▶ DATASET CONTENT:
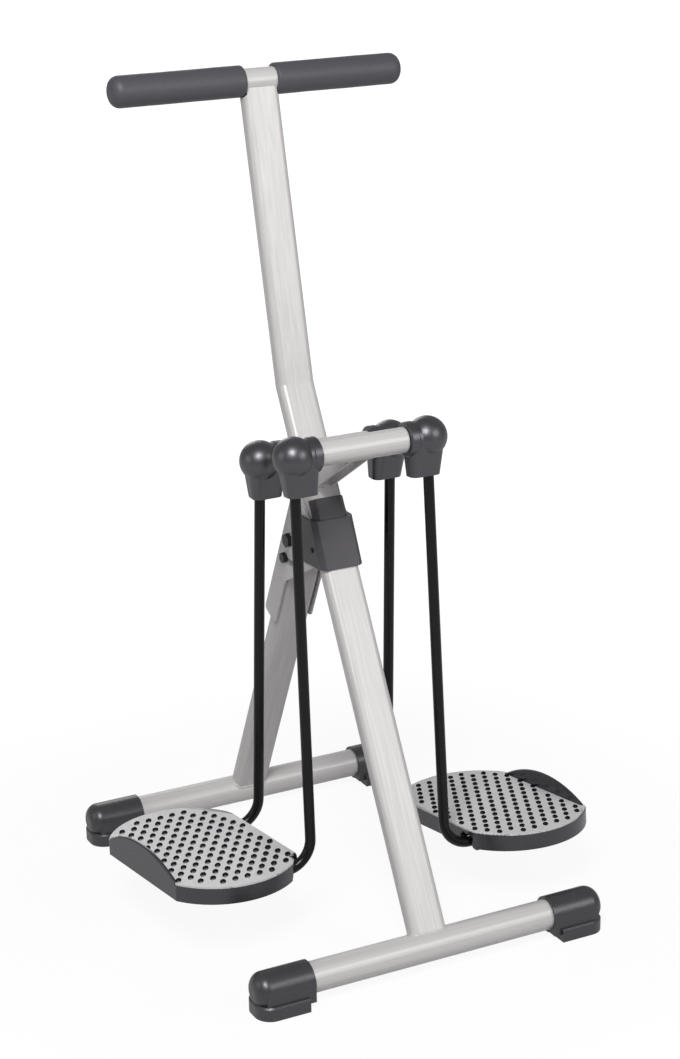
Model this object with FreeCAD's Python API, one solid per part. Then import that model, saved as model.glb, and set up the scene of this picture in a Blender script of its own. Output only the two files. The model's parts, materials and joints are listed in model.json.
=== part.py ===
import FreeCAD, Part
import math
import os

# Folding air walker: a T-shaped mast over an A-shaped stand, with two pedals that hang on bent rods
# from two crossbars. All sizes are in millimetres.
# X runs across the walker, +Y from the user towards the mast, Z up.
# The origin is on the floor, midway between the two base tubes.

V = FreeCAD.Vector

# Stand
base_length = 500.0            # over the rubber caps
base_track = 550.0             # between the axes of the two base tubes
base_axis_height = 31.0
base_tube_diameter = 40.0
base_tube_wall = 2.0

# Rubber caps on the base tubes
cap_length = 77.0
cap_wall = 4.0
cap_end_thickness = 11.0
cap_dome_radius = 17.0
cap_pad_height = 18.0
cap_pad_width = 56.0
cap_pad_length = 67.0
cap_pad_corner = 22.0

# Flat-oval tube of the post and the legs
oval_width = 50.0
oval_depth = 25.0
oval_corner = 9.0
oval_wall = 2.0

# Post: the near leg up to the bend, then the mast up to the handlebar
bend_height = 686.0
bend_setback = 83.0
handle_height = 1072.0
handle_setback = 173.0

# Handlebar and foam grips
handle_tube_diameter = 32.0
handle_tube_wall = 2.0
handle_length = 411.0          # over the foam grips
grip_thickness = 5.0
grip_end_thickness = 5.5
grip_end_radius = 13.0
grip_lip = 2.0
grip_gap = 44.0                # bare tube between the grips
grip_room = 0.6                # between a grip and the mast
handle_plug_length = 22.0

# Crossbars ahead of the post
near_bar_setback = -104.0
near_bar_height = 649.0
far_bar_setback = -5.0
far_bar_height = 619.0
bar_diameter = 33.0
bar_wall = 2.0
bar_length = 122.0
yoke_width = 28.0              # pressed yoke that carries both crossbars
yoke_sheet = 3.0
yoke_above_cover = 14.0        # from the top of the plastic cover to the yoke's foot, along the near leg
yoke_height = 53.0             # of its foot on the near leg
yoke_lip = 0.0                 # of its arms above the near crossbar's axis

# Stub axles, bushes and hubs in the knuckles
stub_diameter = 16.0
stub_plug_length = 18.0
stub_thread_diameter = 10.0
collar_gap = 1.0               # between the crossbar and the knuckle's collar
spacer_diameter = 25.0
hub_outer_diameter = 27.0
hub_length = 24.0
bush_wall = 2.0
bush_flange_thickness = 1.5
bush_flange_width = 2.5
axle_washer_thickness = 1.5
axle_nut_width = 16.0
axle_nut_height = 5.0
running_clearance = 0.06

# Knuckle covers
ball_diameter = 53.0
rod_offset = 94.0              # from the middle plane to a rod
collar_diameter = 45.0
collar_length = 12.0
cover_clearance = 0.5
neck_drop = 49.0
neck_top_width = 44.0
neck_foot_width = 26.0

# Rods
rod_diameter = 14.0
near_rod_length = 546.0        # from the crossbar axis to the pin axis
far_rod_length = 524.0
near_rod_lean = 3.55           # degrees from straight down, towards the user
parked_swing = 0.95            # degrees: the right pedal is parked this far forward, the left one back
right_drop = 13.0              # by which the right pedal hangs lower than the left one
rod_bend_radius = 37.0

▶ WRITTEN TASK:
Write out exactly, please, the lines beginning at the start of the material and ending with the line that holds "# The origin", both included.

▶ SOLUTION TO THIS TASK:
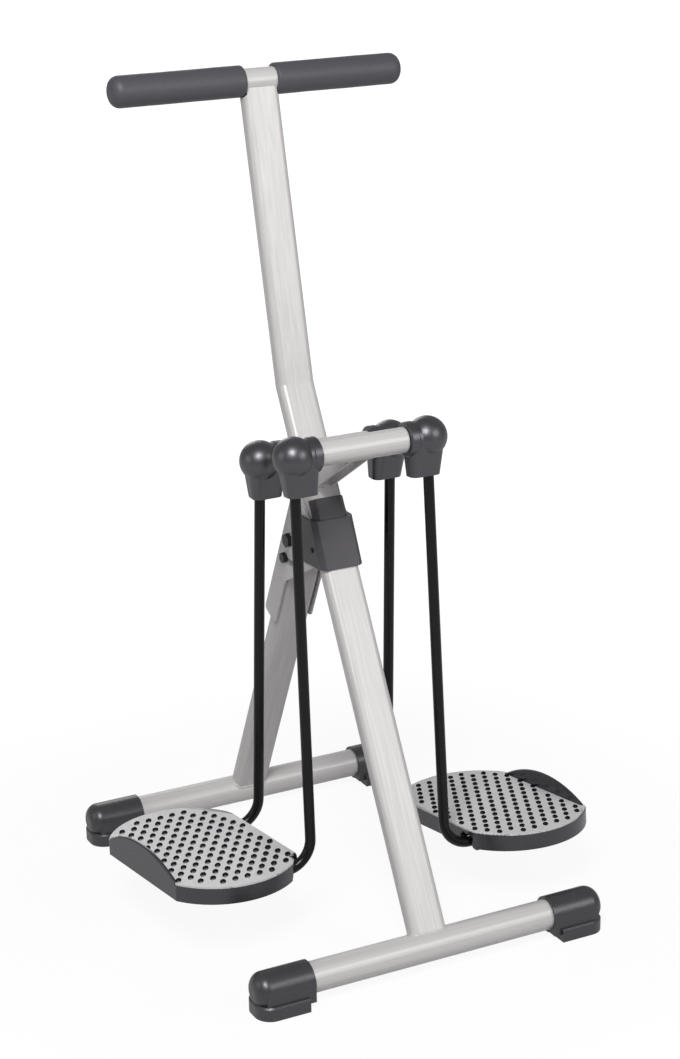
Model this object with FreeCAD's Python API, one solid per part. Then import that model, saved as model.glb, and set up the scene of this picture in a Blender script of its own. Output only the two files. The model's parts, materials and joints are listed in model.json.
=== part.py ===
import FreeCAD, Part
import math
import os

# Folding air walker: a T-shaped mast over an A-shaped stand, with two pedals that hang on bent rods
# from two crossbars. All sizes are in millimetres.
# X runs across the walker, +Y from the user towards the mast, Z up.
# The origin is on the floor, midway between the two base tubes.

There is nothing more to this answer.